Twilight

Twilight would be the same movie with or without vampires. Edward is attracted to Bella because she smells delicious, but he could just as easily have been attracted to her because she’s really super-hot. Bella on the other hand, is attracted to Edward for the same reason all teenage girls seem to be attracted to bad boys. I don’t know what that reason is, but the female lust for jerks is something of a universal constant, and it’s on full display here. This is a story of a nice girl attracted to a brooding, edgy, asshole. The vampire stuff is there only to provide a little extra eye candy, it’s almost a gimmick, but the shallow romance themes in play are timeless, ageless, and they work well enough. It’s a film sure to make 16-year-old girls and women who think Matthew McConaughey is sexy, squeal with delight.

Bella is the new girl at school, having moved to the gloomy, rainy state of Washington to live with her father. Her relationship with dad is something of a footnote in the film, but it’s more realistic than you’d expect. Family is something Twilight seems to understand, whether it’s a human father and his daughter or a coven of friendly vampires.

It’s not long before Bella falls in with a crowd of those blood-suckers, living right out in the open. These vamps don’t seem to have fangs and sunlight is only a problem because it reveals their true nature. When hit by a sunbeam, their skin looks like someone went crazy on them with a bedazzler. Or at least it’s supposed to, the movie’s limited effects budget makes it more of a half-hearted twinkle.

Edward Cullen is Bella’s window into the vampire world. When she meets him he’s her lab partner, and he treats her like garbage. This of course makes her extremely interested, so she pursues him. Soon we learn that he’s been avoiding her because he’s a vampire, and she smells so delicious he’s not sure he can keep from eating her. He’s from a family of vampire vegetarians, blood suckers who do their best to avoid chowing down on humans, sticking to animals instead. Bella finds this all terribly romantic and she’s instantly in love with Edward. Edward returns her affections, perhaps a victim of his own vampire compulsions since it’s hard to see any reason for him to fall in love with her. Kristen Stewart and Robert Pattinson seem perfectly suited to their roles, that is to say they’re good at playing pale, besotted, empty-headed teenagers. Pattinson even manages to pull off being a teenager with bite.

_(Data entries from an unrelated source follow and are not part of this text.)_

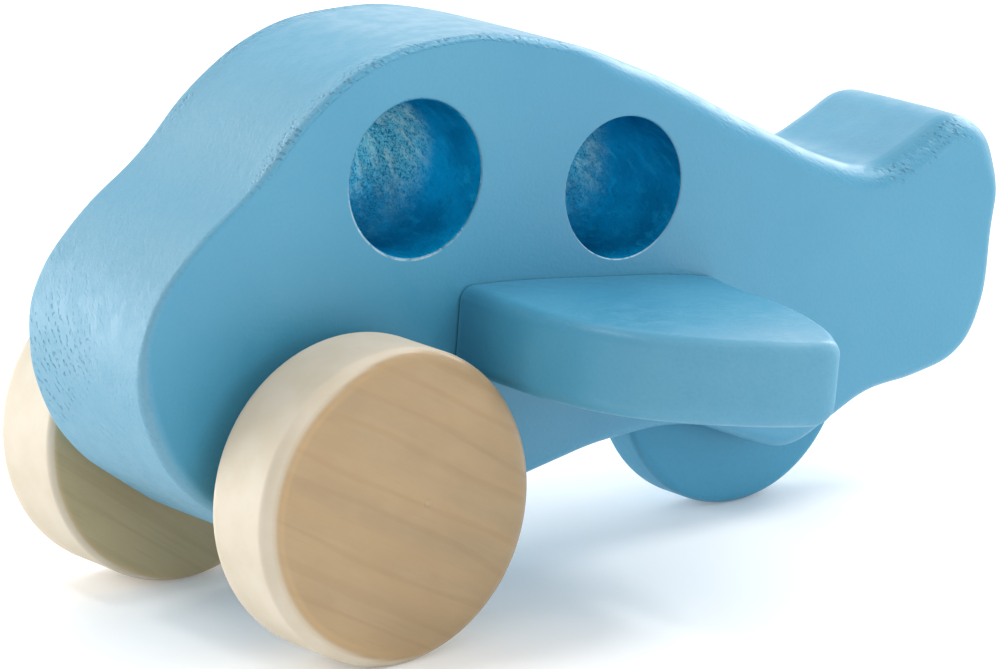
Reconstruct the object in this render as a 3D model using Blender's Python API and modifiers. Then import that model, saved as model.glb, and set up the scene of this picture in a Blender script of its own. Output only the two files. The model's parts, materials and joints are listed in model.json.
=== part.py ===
"""Wooden pull-about toy airplane: a slab fuselage on three wheels with two plank wings.

Frame: +X towards the nose, +Y to port, +Z up, origin on the floor under the middle of
the toy. Lengths are written in millimetres and turned to metres by the constant MM.
"""

import math

import bmesh
import bpy
from mathutils import Matrix, Vector

MM = 0.001
GAP = 0.3 * MM

# Fuselage slab
SLAB_HALF = 13.5 * MM
SLAB_EDGE = 1.8 * MM

# Wheels and axles
AXLE_X = 43.0 * MM
FRONT_WHEEL_R = 20.0 * MM
FRONT_WHEEL_WIDTH = 12.9 * MM
FRONT_WHEEL_OUTER_Y = 30.7 * MM
FRONT_WHEEL_EDGE = 1.5 * MM
FRONT_AXLE_R = 4.0 * MM
FRONT_AXLE_SEAT = 8.0 * MM
REAR_AXLE_BACK = 73.5 * MM
REAR_WHEEL_R = 18.5 * MM
REAR_WHEEL_WIDTH = 7.2 * MM
REAR_WHEEL_EDGE = 1.8 * MM
REAR_AXLE_R = 2.5 * MM
REAR_AXLE_HALF = 9.5 * MM
SLOT_R = 20.2 * MM
SLOT_WIDTH = 8.8 * MM

# Wings
WING_THICKNESS = 11.2 * MM
WING_EDGE = 1.8 * MM
WING_INCIDENCE = math.radians(8.6)
WING_BACK = 41.0 * MM
WING_MID_Z = 32.6 * MM
WING_DOWEL_R = 3.0 * MM
WING_DOWEL_DEPTH = 12.0 * MM
WING_DOWEL_BACK = {"wing_dowel_front": 32.0 * MM, "wing_dowel_rear": 48.0 * MM}

# Side profile of the slab: forward distance from the front axle and height, in mm,
# from the tip of the nose over the cabin to the fin and back along the belly.
PROFILE = [
    (25.4, 37.5), (23.6, 44.7), (17.5, 51.8), (7.2, 58.9), (-0.8, 66.0), (-10.5, 71.1),
    (-22.0, 72.5), (-35.5, 70.6), (-54.4, 62.9), (-72.6, 52.4), (-83.5, 46.6),
    (-91.0, 44.4), (-97.5, 46.4), (-104.3, 48.8), (-109.6, 46.2), (-111.4, 41.0),
    (-109.9, 32.0), (-107.3, 21.0), (-103.6, 16.6), (-96.5, 14.8), (-88.0, 14.1),
    (-81.0, 11.4), (-74.5, 9.3), (-68.0, 11.4), (-60.0, 15.0), (-48.0, 16.1),
    (-34.0, 14.5), (-20.0, 11.4), (-6.0, 9.8), (5.5, 11.9), (13.9, 17.6), (20.2, 23.2),
    (24.1, 30.3),
]

# Windows drilled through the cabin: forward distance from the front axle, height, radius.
WINDOWS = [(-16.2, 55.7, 9.9), (-48.3, 49.0, 9.2)]

# Plan of the port wing: forward distance from the front axle and distance to port.
# The first and last points lie inside the slab and are trimmed off at its side.
WING_PLAN = [
    (-21.9, 4.0), (-21.3, 14.0), (-20.5, 24.0), (-20.8, 34.0), (-23.4, 42.4),
    (-28.3, 48.9), (-35.3, 53.7), (-43.6, 56.1), (-47.8, 56.0), (-50.4, 52.9),
    (-54.8, 45.0), (-58.4, 34.4), (-59.9, 24.5), (-60.1, 4.0),
]

BLUE_PAINT = ((0.145, 0.391, 0.578, 1.0), 0.42)
BARE_MAPLE = ((0.60, 0.44, 0.28, 1.0), 0.55)
DOWEL_BIRCH = ((0.68, 0.53, 0.36, 1.0), 0.60)
FILLER = ((0.150, 0.380, 0.560, 1.0), 0.55)

for old in list(bpy.data.objects):
    bpy.data.objects.remove(old)

toy = bpy.data.collections.new("toy_airplane")
cutting = bpy.data.collections.new("cutters")
for collection in (toy, cutting):
    bpy.context.scene.collection.children.link(collection)


def paint(obj, finish):
    """Give an object a material of its own from a (colour, roughness) pair."""
    colour, roughness = finish
    material = bpy.data.materials.new(obj.name)
    material.use_nodes = True
    shader = material.node_tree.nodes["Principled BSDF"]
    shader.inputs["Base Color"].default_value = colour
    shader.inputs["Roughness"].default_value = roughness
    shader.inputs["Metallic"].default_value = 0.0
    obj.data.materials.append(material)


def add_mesh(name, mesh, collection):
    obj = bpy.data.objects.new(name, mesh)
    collection.objects.link(obj)
    if collection is cutting:
        obj.hide_render = True
        obj.display_type = "WIRE"
    return obj


def cut(obj, cutter):
    boolean = obj.modifiers.new("cut_" + cutter.name, "BOOLEAN")
    boolean.operation = "DIFFERENCE"
    boolean.object = cutter


def slab(name, points, half_thickness, edge, matrix):
    """Rounded-edge plank cut from a smooth closed outline, as one closed mesh."""
    curve = bpy.data.curves.new(name + "_outline", "CURVE")
    curve.dimensions = "2D"
    curve.fill_mode = "BOTH"
    curve.resolution_u = 4
    curve.bevel_resolution = 2
    curve.extrude = half_thickness - edge
    curve.bevel_depth = edge
    curve.offset = -edge
    spline = curve.splines.new("BEZIER")
    spline.bezier_points.add(len(points) - 1)
    for point, (x, y) in zip(spline.bezier_points, points):
        point.co = (x, y, 0.0)
        point.handle_left_type = "AUTO"
        point.handle_right_type = "AUTO"
    spline.use_cyclic_u = True
    outline = bpy.data.objects.new(name + "_outline", curve)
    toy.objects.link(outline)
    outline.matrix_world = matrix
    bpy.context.view_layer.update()
    evaluated = outline.evaluated_get(bpy.context.evaluated_depsgraph_get())
    mesh = bpy.data.meshes.new_from_object(evaluated)
    form = bmesh.new()
    form.from_mesh(mesh)
    bmesh.ops.remove_doubles(form, verts=form.verts, dist=0.00001)
    bmesh.ops.recalc_face_normals(form, faces=form.faces)
    form.to_mesh(mesh)
    form.free()
    obj = add_mesh(name, mesh, toy)
    obj.matrix_world = matrix
    bpy.data.objects.remove(outline)
    return obj


def rod(name, radius, start_y, end_y, x, z, collection, segments=32, chamfer=0.0):
    """Cylinder along Y between two stations, its origin on the axis."""
    mesh = bpy.data.meshes.new(name)
    form = bmesh.new()
    bmesh.ops.create_cone(
        form,
        cap_ends=True,
        segments=segments,
        radius1=radius,
        radius2=radius,
        depth=abs(end_y - start_y),
        matrix=Matrix.Rotation(math.pi / 2, 4, "X"),
    )
    form.to_mesh(mesh)
    form.free()
    mesh.shade_smooth()
    mesh.set_sharp_from_angle(angle=math.radians(40))
    obj = add_mesh(name, mesh, collection)
    obj.location = (x, (start_y + end_y) / 2, z)
    if chamfer:
        bevel = obj.modifiers.new("end_chamfer", "BEVEL")
        bevel.width = chamfer
        bevel.segments = 1
        bevel.limit_method = "ANGLE"
        bevel.angle_limit = math.radians(60)
    return obj


def corner(centre_r, centre_w, radius, start, steps=4):
    """Quarter circle in the (radius, width) plane of a turned profile."""
    arc = []
    for step in range(steps + 1):
        angle = math.radians(start) - math.pi / 2 * step / steps
        arc.append((centre_r + radius * math.cos(angle), centre_w + radius * math.sin(angle)))
    return arc


def disc(name, radius, width, edge, bore, bore_top, segments):
    """Turned wheel about its own Z axis, with the hub bore open at the lower face.

    A bore_top at the upper face makes it a through bore, and a lower one a blind bore.
    """
    half = width / 2
    top = half if bore_top is None else bore_top
    section = [(0.0, half)] if bore_top is not None else [(bore, half)]
    section += corner(radius - edge, half - edge, edge, 90)
    section += corner(radius - edge, -half + edge, edge, 0)
    section += [(bore, -half), (bore, top)]
    if bore_top is not None:
        section += [(0.0, top)]
    mesh = bpy.data.meshes.new(name)
    form = bmesh.new()
    verts = [form.verts.new((r, 0.0, w)) for r, w in section]
    pairs = list(zip(verts, verts[1:]))
    if bore_top is None:
        pairs[-1] = (verts[-2], verts[0])
        form.verts.remove(verts[-1])
    for first, second in pairs:
        form.edges.new((first, second))
    form.to_mesh(mesh)
    form.free()
    obj = add_mesh(name, mesh, toy)
    screw = obj.modifiers.new("turn", "SCREW")
    screw.axis = "Z"
    screw.steps = segments
    screw.render_steps = segments
    screw.use_merge_vertices = True
    screw.merge_threshold = 0.00001
    screw.use_normal_calculate = True
    screw.use_smooth_shade = True
    return obj


def fuselage():
    outline = [((AXLE_X + x * MM), z * MM) for x, z in PROFILE]
    upright = Matrix.Rotation(math.pi / 2, 4, "X")
    body = slab("fuselage", outline, SLAB_HALF, SLAB_EDGE, upright)
    reach = SLAB_HALF + 5.0 * MM
    for number, (x, z, radius) in enumerate(WINDOWS):
        place = (AXLE_X + x * MM, z * MM)
        hole = rod(f"window_{number}", radius * MM, -reach, reach, *place, cutting, 64)
        cut(body, hole)
    bore = FRONT_AXLE_R + GAP
    cut(body, rod("front_bore", bore, -reach, reach, AXLE_X, FRONT_WHEEL_R, cutting))
    rear = (AXLE_X - REAR_AXLE_BACK, REAR_WHEEL_R)
    slot_half = SLOT_WIDTH / 2
    cut(body, rod("wheel_slot", SLOT_R, -slot_half, slot_half, *rear, cutting, 96))
    blind_end = REAR_AXLE_HALF + GAP
    cut(body, rod("rear_bore", REAR_AXLE_R + GAP, -reach, blind_end, *rear, cutting))
    for name, back in WING_DOWEL_BACK.items():
        x, z = dowel_place(back)
        cut(body, rod(name + "_bore", WING_DOWEL_R + GAP, -reach, reach, x, z, cutting))
    paint(body, BLUE_PAINT)


def dowel_place(back):
    """X and Z of a wing dowel: on the middle plane of the tilted wings."""
    ahead = WING_BACK - back
    return AXLE_X - back, WING_MID_Z + ahead * math.tan(WING_INCIDENCE)


def wing(name, side):
    plan = [((x * MM + WING_BACK), side * y * MM) for x, y in WING_PLAN]
    place = Matrix.Translation((AXLE_X - WING_BACK, 0.0, WING_MID_Z))
    tilt = Matrix.Rotation(-WING_INCIDENCE, 4, "Y")
    plank = slab(name, plan, WING_THICKNESS / 2, WING_EDGE, place @ tilt)
    size = 80.0 * MM
    mesh = bpy.data.meshes.new(name + "_trim")
    form = bmesh.new()
    bmesh.ops.create_cube(form, size=size)
    form.to_mesh(mesh)
    form.free()
    trim = add_mesh(name + "_trim", mesh, cutting)
    joint_y = SLAB_HALF + GAP
    trim.location = (AXLE_X - WING_BACK, side * (joint_y - size / 2), WING_MID_Z)
    cut(plank, trim)
    for dowel, back in WING_DOWEL_BACK.items():
        x, z = dowel_place(back)
        end = side * (SLAB_HALF + WING_DOWEL_DEPTH + GAP)
        cut(plank, rod(f"{name}_{dowel}", WING_DOWEL_R + GAP, 0.0, end, x, z, cutting))
    paint(plank, BLUE_PAINT)


def wing_dowels():
    reach = SLAB_HALF + WING_DOWEL_DEPTH
    for name, back in WING_DOWEL_BACK.items():
        x, z = dowel_place(back)
        peg = rod(name, WING_DOWEL_R, -reach, reach, x, z, toy, chamfer=0.6 * MM)
        paint(peg, DOWEL_BIRCH)


def front_wheels():
    """Two plain discs on one dowel; the dowel ends are hidden in blind bores."""
    middle = FRONT_WHEEL_OUTER_Y - FRONT_WHEEL_WIDTH / 2
    bore_top = -FRONT_WHEEL_WIDTH / 2 + FRONT_AXLE_SEAT
    spindle = bpy.data.objects.new("front_axle_line", None)
    toy.objects.link(spindle)
    spindle.location = (AXLE_X, 0.0, FRONT_WHEEL_R)
    for name, side in (("front_wheel_port", 1), ("front_wheel_starboard", -1)):
        wheel = disc(
            name,
            FRONT_WHEEL_R,
            FRONT_WHEEL_WIDTH,
            FRONT_WHEEL_EDGE,
            FRONT_AXLE_R + GAP,
            bore_top,
            72,
        )
        wheel.parent = spindle
        wheel.location = (0.0, side * middle, 0.0)
        wheel.rotation_euler = (-side * math.pi / 2, 0.0, 0.0)
        paint(wheel, BARE_MAPLE)
    inner_face = FRONT_WHEEL_OUTER_Y - FRONT_WHEEL_WIDTH
    reach = inner_face + FRONT_AXLE_SEAT - GAP
    axle = rod("front_axle", FRONT_AXLE_R, -reach, reach, 0.0, 0.0, toy, 40, 0.5 * MM)
    axle.parent = spindle
    paint(axle, DOWEL_BIRCH)


def rear_wheel():
    """Blue disc in the slot, on a pin whose entry hole is stopped with a flush plug."""
    place = Vector((AXLE_X - REAR_AXLE_BACK, 0.0, REAR_WHEEL_R))
    bore = REAR_AXLE_R + GAP
    wheel = disc(
        "rear_wheel", REAR_WHEEL_R, REAR_WHEEL_WIDTH, REAR_WHEEL_EDGE, bore, None, 72
    )
    wheel.location = place
    wheel.rotation_euler = (-math.pi / 2, 0.0, 0.0)
    paint(wheel, BLUE_PAINT)
    half = REAR_AXLE_HALF
    pin = rod("rear_axle", REAR_AXLE_R, -half, half, place.x, place.z, toy, chamfer=0.4 * MM)
    paint(pin, DOWEL_BIRCH)
    start = -SLAB_HALF
    plug = rod("rear_axle_plug", REAR_AXLE_R, start, -half - GAP, place.x, place.z, toy)
    paint(plug, FILLER)


fuselage()
wing("wing_port", 1)
wing("wing_starboard", -1)
wing_dowels()
front_wheels()
rear_wheel()
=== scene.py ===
"""Looks of the wooden toy airplane: painted slab body and wings, bare maple wheels.

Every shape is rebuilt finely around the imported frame. Lengths are in metres.
"""

import json
import math

import bmesh
import bpy
import numpy as np
from mathutils import Matrix, Vector, noise


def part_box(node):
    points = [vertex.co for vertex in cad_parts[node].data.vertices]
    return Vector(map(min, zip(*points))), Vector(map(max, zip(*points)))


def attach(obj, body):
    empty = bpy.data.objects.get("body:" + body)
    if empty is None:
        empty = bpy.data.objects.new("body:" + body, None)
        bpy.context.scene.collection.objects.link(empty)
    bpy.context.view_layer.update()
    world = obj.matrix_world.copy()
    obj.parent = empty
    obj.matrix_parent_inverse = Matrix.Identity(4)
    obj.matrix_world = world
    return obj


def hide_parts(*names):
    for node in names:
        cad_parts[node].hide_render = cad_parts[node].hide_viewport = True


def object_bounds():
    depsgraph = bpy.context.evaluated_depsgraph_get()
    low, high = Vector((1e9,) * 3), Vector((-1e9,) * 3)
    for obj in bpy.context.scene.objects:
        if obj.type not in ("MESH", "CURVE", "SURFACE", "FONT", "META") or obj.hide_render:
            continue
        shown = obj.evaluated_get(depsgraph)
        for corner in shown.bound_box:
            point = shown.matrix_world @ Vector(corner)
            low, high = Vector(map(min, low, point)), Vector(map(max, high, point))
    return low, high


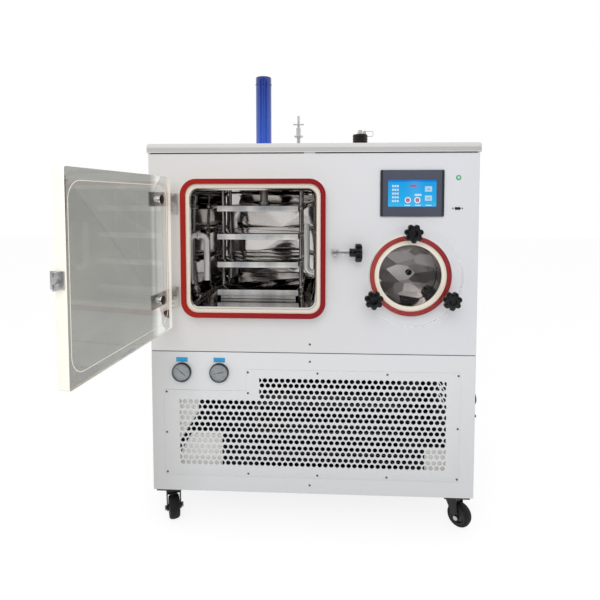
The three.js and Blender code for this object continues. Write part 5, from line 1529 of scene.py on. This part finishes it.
lid = Box("top_cover")
lid_edge = 0.008
lid_outline = rounded_rectangle(lid.size.x, lid.size.y, 0.014, 6)
lid_profile = [(0.0008, lid.low.z), (0.0, lid.low.z + 0.0008)]
lid_profile += [(lid_edge * (1 - cos(angle)), lid.high.z - lid_edge * (1 - sin(angle)))
                for angle in (pi / 2 * i / 8 for i in range(9))]
lid_middle = (0, lid.middle.y, 0)
pocket = stack(lid_outline, [(0.003, lid.low.z - 0.02), (0.003, lid.high.z - lid_edge),
                             (0.013, lid.high.z - lid_edge), (0.013, lid.high.z - 0.002)], "z", lid_middle)
vent = Box("vent_valve")
port_x = 0.177
ram_opening, vent_opening, port_opening = 0.0315, 0.009, 0.018
through_lid = (lid.low.z, lid.high.z + 0.01, "z")
lid_skin = carve(
    carve(stack(lid_outline, lid_profile, "z", lid_middle), pocket),
    through(circle(ram_opening), *through_lid, (press_x, press_y, 0)),
    through(circle(vent_opening, 32), *through_lid, (vent.middle.x, vent.middle.y, 0)),
    through(circle(port_opening, 40), *through_lid, (port_x, vent.middle.y, 0)))
lid_paint = painted("lid_paint", "D3D2D0", 0.36)
# Painted shade and highlight: the skirt below the rounded edge is darker, and a thin band at the hem is
# lighter.
lid_height = lid_paint.along("Z")
painted_skirt_shade = (lid.high.z - 0.0125 - lid_height) / 0.003
hem_painted_highlight = (lid.low.z + 0.0028 - lid_height) / 0.0006
lid_lit_and_shaded = lid_paint.mix(painted_skirt_shade + 0.3 * (lid_paint.noise(3, 3) - 0.5), colour("DAD9D7"), colour("BEBDBD"))
lid_paint.wear(Base_Color=lid_paint.mix(hem_painted_highlight, lid_lit_and_shaded, colour("E2E1DF")))
placed("lid", lid_skin, lid_paint, replaces=("top_cover",), smooth=35)
# Dark strips under the lid's front edge: painted shade standing for the shadow gap between lid and panel.
lid_gap_shade = painted("lid_gap_shade", "3A3A3C", 0.6)
placed("lid_shadow_strips", together(*(
    block((start, front_y - 0.0006, lid.low.z - 0.0036), (end, front_y + 0.0005, lid.low.z - 0.0002), 0.0002)
    for start, end in ((-0.532, -0.024), (0.013, 0.532)))), lid_gap_shade)

# ---------------------------------------------------------------- press ram
# Hydraulic ram in glossy blue paint that stands on the chamber's roof and comes out through
# the lid, with a rolled ring below its closed top.

ram = Box("ram_cylinder")
ram_radius = 0.0295
bore_top = press.high.z + 0.004
ram_blue = painted("ram_blue", "2A55B8", 0.2, 0.00002, 0.1, Coat_Weight=0.4)
# Painted shade: the blue darkens towards the top of the ram.
ram_blue.blend((ram_blue.along("Z") - lid.high.z) / (ram.high.z - lid.high.z), "3460D0", "0E2C82")
ram_profile = [(0.0, bore_top), (0.0154, bore_top)]
ram_profile += [(radius, ram.low.z + rise) for radius, rise in (
    (0.0154, 0.0), (0.054, 0.0), (0.055, 0.001), (0.055, 0.0107), (0.054, 0.0117), (ram_radius, 0.0117))]
ram_profile += [(ram_radius + proud, ram.high.z - depth) for proud, depth in (
    (0.0, 0.031), (0.0013, 0.030), (0.0015, 0.0275), (0.0013, 0.025), (0.0, 0.024), (0.0, 0.003),
    (-0.0009, 0.0009), (-0.003, 0.0), (-ram_radius, 0.0))]
placed("ram_tube", lathe(ram_profile, "z", (press_x, press_y, 0)), ram_blue,
       replaces=("ram_cylinder",), smooth=35)

# ---------------------------------------------------------------- vent valve and vacuum port
# Needle valve of stainless steel with a cross handle, and a black ribbed vacuum connector
# with a steel clamp and its wire bail. Both stand on the lid, over holes to what they serve.

fitted("vent_valve", bright_steel, edge=0.0006)
fitted("vent_valve_handle", bright_steel, "vent_handle", 0.0006)
port_plastic = painted("port_plastic", "221C1A", 0.42, Specular_IOR_Level=0.4)
port_at = Vector((port_x, vent.middle.y, lid.high.z))
port_profile = [(0.0, -0.040), (0.0172, -0.040), (0.0172, 0.0004), (0.0298, 0.0004), (0.0305, 0.0011),
                (0.0305, 0.0052), (0.0298, 0.006), (0.0235, 0.008), (0.0235, 0.020)]
for rib in range(4):
    level = 0.021 + 0.0092 * rib
    port_profile += [(0.0262, level), (0.0277, level + 0.001), (0.0277, level + 0.0062),
                     (0.0262, level + 0.0072)]
port_profile += [(0.0268, 0.0575), (0.0262, 0.0586), (0.0, 0.0586)]
placed("port_body", lathe(port_profile, "z", port_at, steps=64), port_plastic,
       replaces=("vacuum_port",), smooth=35)
clamp = [
    disc(0.0118, 0.0588, 0.0690, "z", port_at, 0.0008, 32),
    disc(0.0085, 0.0691, 0.0758, "z", port_at, 0.001, 6),
    block(port_at + Vector((0.0122, -0.004, 0.0588)), port_at + Vector((0.0215, 0.004, 0.0738)), 0.0008),
    moved(tube(bent([(0.0205, 0, 0.0705), (0.0480, 0, 0.0718), (0.0480, 0, 0.0525), (0.0275, 0, 0.0525)],
                    0.006, 6), 0.0013, steps=10), Matrix.Translation(port_at))]
placed("port_clamp", together(*clamp), bright_steel)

Before long there’s strife, less friendly vampires come to town and Edward must protect Bella from becoming someone else’s meal. That’s not really the point of this movie though. It’s not an action flick or a vampire horror movie so much as a brooding romance film. When it does attempt action the pic’s limited special effects budget isn’t up to it, and they’re forced to find ways around doing anything too ambitious. The movie’s best scenes instead, seem to happen when Bella and Edward are simply hanging out with his pale, vampiric clan. A vampire baseball game provides something of interest, and getting a feel for how the Cullen’s survive undiscovered yet out in the open is worth your time.

Director Catherine Hardwicke deserves a lot of credit for keeping Twilight away from the crash and burn it probably deserves. This is fairly shallow material which, with an oversized blank check budget might have been massaged into a legitimate movie. Unfortunately Hardwicke didn’t have a bigger budget and is forced to do the best she can with what she has. The result is a film which feels more like the pilot for a television series than a cinematic experience. There’s just not enough going on here. On television Twilight could have been the new Beauty & the Beast and critics might have hailed it as one of the best things on TV. As a movie it’s merely not terrible. Fans of the book series on which it is based will no doubt throw themselves at it with energy and lavish it with praise, for anyone else it’s forgettable but not particularly painful.